Using Go for NTPsec

Hal Murray halmurray at sonic.net
Wed Jul 7 19:17:36 UTC 2021


> How do you know something is a leaf node?  Lock claims can be arbitrarily
> fall down a call chain, after all. 

I was thinking of looking at the code.

In the context of passing data to server threads, the code will be only a 
page.  There are 2 routines:

static: data

  update_info (new):
    lock_write
    data = new
    unlock

  get_info:
    lock_read
    temp = data
    unlock
    return temp

Note that there are no calls.  It's got to be a leaf node.

-------

> I don't know why this is.  The Go designers did something subtle that I don't
> understand, and nobody else seems to either.  I have researched this because
> I find it puzzling and interesting, and not found any plausible theory. 

Thanks for your comments on this area.

>  Normally the work you will do per
>   item will greatly exceed the 90–250 ns it takes to move the item
>   through the channel, so it’s just not worth worrying about.

That sounds like the right ballpark.  Again, if I were working in this area I 
would be writing hack code to generate numbers.  It's got to have a buffer for 
each item waiting in the channel.  Does it do an alloc/free on each item or 
does it avoid that by saving the buffer and reusing it?  We have 3 sizes of 
packets: no-auth (48 bytes), shared-key (68), and NTS (232).  Can we tell it 
how much to copy or will it copy worst-case?
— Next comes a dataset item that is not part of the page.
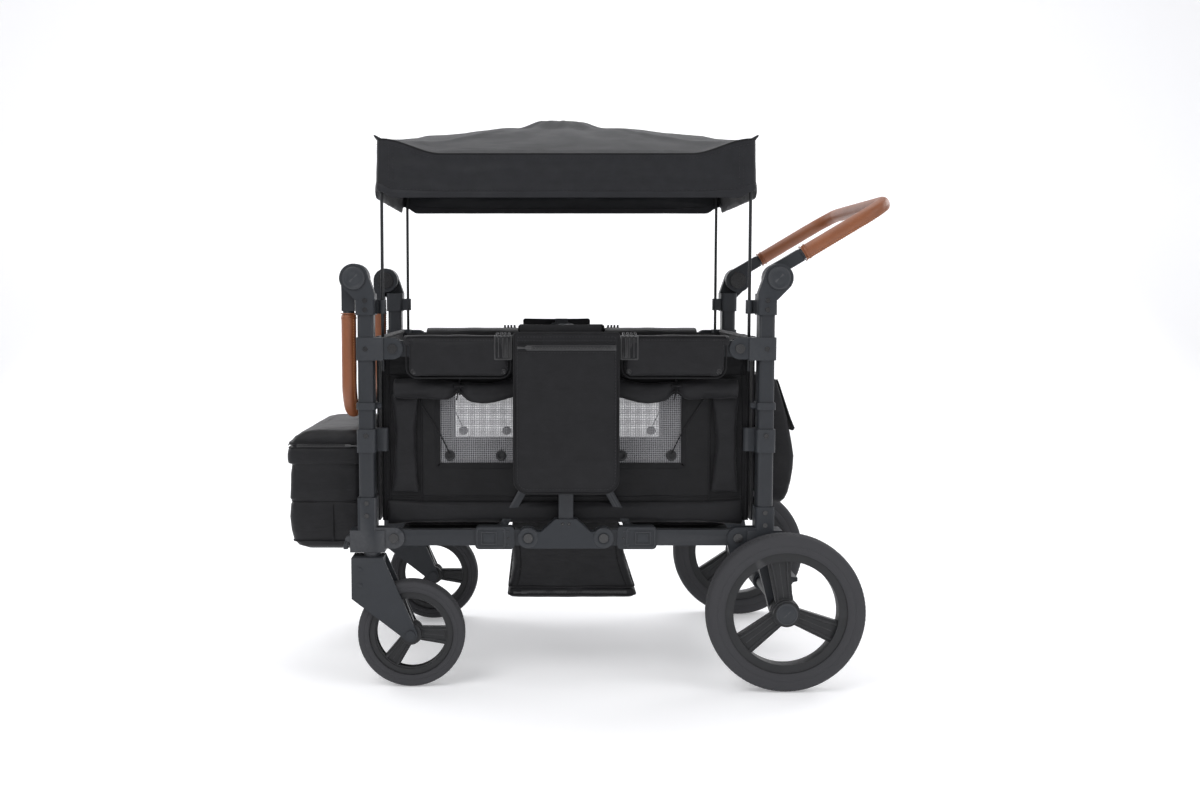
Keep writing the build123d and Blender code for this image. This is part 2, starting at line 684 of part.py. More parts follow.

Processing a packet takes a few uSec for no-auth and ~10 usec for NTS.  A 
single 250ns is not important relative to 10 usec but will be significant 
relative to a few usec if you do it several times per packet.

---------

I still haven't seen how you plan to get the data from the client side to the 
server side without a lock.  See sample code above.

The server side does:
  loop:
    recv_request
    get_info
    fill in reply
    send_reply

I suppose you could do it if channels have a peek option. That will take a lot 
more code.  You will need a main channel and a sub-channel per thread and 
another thread to copy over.  And then you have to handle the case where a 
server thread is idle so it's not checking its new-data channel...  Ugh.